Abstract

The “Little Tokyo” neighborhood of Los Angeles was the center of pre-internment community life for Japanese immigrants and their children and is still considered the symbolic home of later generations of Japanese Americans in Southern California. Drawing on three years of ethnographic research in Little Tokyo, I explore in this article how contemporary Japanese Americans have used and transformed this ancestral landscape in order to express, contest, and formalize collective memories of the Japanese American experience, particularly with regard to their place in the national body politic. Historical narratives inscribed at many places in Little Tokyo, both informal and institutional, project a narrative of sacrifice, suffering, and redemption in the context of internment and military service, articulating neatly with mainstream American tropes of overcoming hardship as a process of ‘earning’ citizenship and its benefits. However, such narratives are also contested by alternative interpretations and representations of these spaces that describe a special role for Japanese Americans in making demands of their government, rather than just sacrifices to it.
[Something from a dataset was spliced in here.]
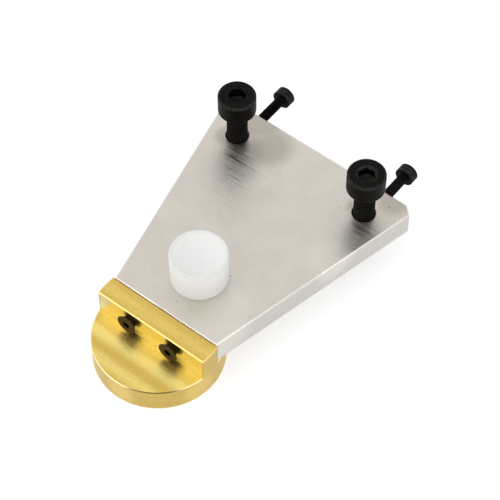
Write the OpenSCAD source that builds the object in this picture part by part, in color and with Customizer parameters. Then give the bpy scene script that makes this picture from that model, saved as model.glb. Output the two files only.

The resulting debates, disagreements, and even occasional consensus around constructions of nation, identity, community, and belonging are rooted in the ‘sacred ground’ of Little Tokyo, gathering meaning and persuasive power through their connection to a symbolically dense site of shared memory. The multiple memory projects of this landscape reveal how Japanese Americans have envisioned their relationship to the concept of America, to each other, and to other communities with shared experiences in a diverse metropolis.